- _INSTRUCTION_
Go from the first line to the line with "pocket_corner_round = 0.25" and return those lines verbatim, ends included.

START

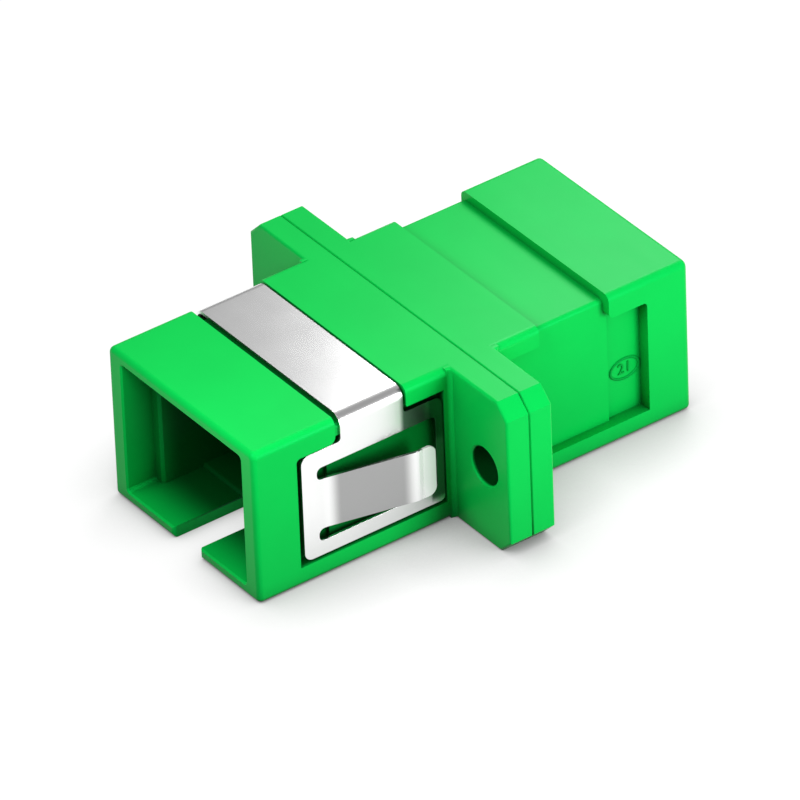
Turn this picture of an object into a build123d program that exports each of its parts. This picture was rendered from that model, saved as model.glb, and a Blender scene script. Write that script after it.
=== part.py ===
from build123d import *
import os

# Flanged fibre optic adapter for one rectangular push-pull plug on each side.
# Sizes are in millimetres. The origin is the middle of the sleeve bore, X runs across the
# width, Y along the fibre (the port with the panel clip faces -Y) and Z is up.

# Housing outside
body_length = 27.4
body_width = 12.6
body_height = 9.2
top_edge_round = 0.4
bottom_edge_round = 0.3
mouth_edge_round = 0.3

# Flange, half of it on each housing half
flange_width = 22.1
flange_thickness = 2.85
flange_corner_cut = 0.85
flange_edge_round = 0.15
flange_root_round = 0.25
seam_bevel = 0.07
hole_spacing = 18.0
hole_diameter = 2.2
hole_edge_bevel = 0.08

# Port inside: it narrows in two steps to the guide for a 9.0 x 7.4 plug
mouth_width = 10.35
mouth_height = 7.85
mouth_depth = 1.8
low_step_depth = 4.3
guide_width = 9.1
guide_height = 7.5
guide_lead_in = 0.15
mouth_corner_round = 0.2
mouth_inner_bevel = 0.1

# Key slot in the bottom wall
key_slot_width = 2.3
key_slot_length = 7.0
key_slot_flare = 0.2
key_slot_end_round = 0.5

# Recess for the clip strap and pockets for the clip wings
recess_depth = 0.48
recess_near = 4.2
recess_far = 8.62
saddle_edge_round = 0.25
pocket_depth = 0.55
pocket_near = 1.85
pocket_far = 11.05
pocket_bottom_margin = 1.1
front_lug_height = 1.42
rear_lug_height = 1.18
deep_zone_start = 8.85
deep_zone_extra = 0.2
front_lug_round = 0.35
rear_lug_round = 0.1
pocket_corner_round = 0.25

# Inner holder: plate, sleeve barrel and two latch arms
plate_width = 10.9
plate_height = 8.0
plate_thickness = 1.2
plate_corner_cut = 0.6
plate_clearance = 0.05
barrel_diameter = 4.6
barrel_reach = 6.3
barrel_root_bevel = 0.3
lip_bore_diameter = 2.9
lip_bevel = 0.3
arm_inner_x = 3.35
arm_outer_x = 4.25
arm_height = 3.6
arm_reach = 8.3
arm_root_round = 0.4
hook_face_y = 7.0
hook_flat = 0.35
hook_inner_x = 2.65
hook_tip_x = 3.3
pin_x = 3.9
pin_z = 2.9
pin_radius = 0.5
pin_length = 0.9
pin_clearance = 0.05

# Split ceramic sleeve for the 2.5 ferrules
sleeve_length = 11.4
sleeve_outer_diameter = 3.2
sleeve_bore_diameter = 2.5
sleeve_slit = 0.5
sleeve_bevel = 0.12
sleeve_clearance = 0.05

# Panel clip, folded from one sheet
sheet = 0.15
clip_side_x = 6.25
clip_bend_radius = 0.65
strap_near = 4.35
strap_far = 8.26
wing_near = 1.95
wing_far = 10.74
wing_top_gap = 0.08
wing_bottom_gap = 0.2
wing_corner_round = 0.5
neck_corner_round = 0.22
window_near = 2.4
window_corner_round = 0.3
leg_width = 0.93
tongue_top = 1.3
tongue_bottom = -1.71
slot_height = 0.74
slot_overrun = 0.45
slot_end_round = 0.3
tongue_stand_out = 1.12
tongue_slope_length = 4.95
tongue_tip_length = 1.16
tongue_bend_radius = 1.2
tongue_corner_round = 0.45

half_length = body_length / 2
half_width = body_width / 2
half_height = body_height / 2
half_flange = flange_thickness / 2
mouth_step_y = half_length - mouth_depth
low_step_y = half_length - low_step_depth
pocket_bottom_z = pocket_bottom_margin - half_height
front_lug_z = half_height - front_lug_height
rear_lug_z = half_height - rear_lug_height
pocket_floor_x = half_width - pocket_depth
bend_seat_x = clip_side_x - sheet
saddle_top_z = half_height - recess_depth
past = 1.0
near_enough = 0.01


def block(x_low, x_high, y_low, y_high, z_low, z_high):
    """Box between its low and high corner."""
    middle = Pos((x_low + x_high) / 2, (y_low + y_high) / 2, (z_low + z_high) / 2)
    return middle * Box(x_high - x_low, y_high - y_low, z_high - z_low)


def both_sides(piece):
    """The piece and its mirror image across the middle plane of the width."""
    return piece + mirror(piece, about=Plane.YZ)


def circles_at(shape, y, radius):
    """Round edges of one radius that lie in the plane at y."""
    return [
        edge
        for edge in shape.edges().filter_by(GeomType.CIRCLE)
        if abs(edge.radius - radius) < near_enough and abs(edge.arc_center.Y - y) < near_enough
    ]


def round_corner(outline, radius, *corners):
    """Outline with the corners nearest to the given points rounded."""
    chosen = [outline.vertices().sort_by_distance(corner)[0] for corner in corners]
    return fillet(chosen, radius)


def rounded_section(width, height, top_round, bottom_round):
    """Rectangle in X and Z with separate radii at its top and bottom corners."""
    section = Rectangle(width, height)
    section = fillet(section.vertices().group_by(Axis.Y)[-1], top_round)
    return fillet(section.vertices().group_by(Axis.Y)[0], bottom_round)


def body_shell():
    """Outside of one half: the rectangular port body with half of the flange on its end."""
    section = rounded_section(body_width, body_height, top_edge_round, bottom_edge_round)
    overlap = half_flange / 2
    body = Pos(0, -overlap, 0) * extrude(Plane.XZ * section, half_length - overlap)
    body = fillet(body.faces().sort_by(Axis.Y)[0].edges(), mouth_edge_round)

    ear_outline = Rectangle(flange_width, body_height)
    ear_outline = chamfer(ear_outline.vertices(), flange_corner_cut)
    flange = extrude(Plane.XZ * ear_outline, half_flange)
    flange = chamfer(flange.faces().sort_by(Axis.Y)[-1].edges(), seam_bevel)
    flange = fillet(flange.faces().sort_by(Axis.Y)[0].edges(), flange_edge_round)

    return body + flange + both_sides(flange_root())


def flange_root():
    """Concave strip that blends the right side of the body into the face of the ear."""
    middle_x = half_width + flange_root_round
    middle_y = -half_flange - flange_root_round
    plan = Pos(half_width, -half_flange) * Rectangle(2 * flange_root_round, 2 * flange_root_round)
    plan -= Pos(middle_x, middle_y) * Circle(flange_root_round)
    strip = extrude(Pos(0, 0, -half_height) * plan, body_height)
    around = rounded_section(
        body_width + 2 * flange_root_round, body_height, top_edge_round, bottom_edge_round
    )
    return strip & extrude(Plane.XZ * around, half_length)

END

- _TASK OUTPUT_
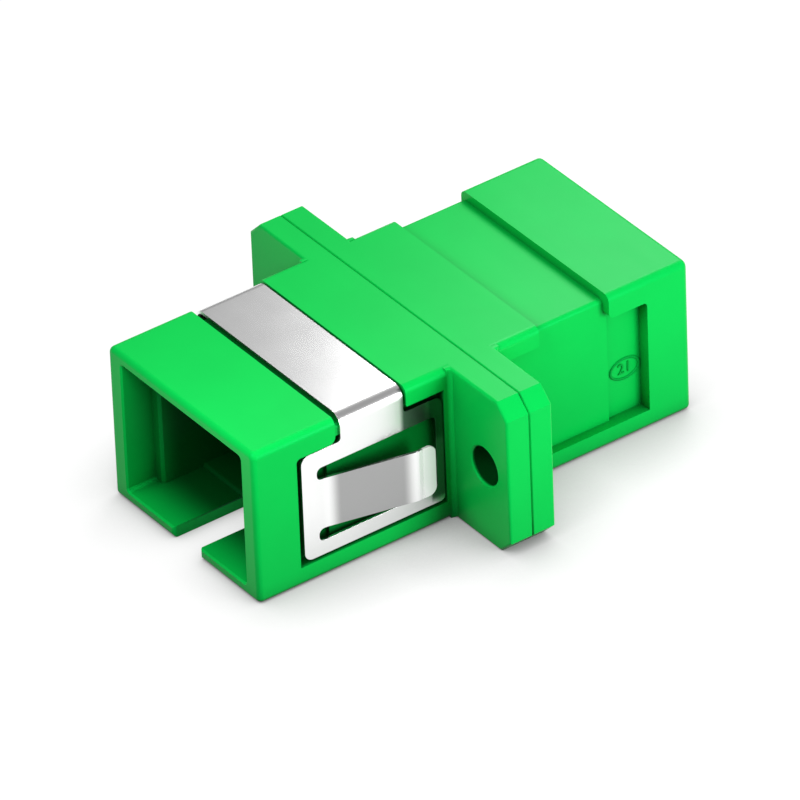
Turn this picture of an object into a build123d program that exports each of its parts. This picture was rendered from that model, saved as model.glb, and a Blender scene script. Write that script after it.
=== part.py ===
from build123d import *
import os

# Flanged fibre optic adapter for one rectangular push-pull plug on each side.
# Sizes are in millimetres. The origin is the middle of the sleeve bore, X runs across the
# width, Y along the fibre (the port with the panel clip faces -Y) and Z is up.

# Housing outside
body_length = 27.4
body_width = 12.6
body_height = 9.2
top_edge_round = 0.4
bottom_edge_round = 0.3
mouth_edge_round = 0.3

# Flange, half of it on each housing half
flange_width = 22.1
flange_thickness = 2.85
flange_corner_cut = 0.85
flange_edge_round = 0.15
flange_root_round = 0.25
seam_bevel = 0.07
hole_spacing = 18.0
hole_diameter = 2.2
hole_edge_bevel = 0.08

# Port inside: it narrows in two steps to the guide for a 9.0 x 7.4 plug
mouth_width = 10.35
mouth_height = 7.85
mouth_depth = 1.8
low_step_depth = 4.3
guide_width = 9.1
guide_height = 7.5
guide_lead_in = 0.15
mouth_corner_round = 0.2
mouth_inner_bevel = 0.1

# Key slot in the bottom wall
key_slot_width = 2.3
key_slot_length = 7.0
key_slot_flare = 0.2
key_slot_end_round = 0.5

# Recess for the clip strap and pockets for the clip wings
recess_depth = 0.48
recess_near = 4.2
recess_far = 8.62
saddle_edge_round = 0.25
pocket_depth = 0.55
pocket_near = 1.85
pocket_far = 11.05
pocket_bottom_margin = 1.1
front_lug_height = 1.42
rear_lug_height = 1.18
deep_zone_start = 8.85
deep_zone_extra = 0.2
front_lug_round = 0.35
rear_lug_round = 0.1
pocket_corner_round = 0.25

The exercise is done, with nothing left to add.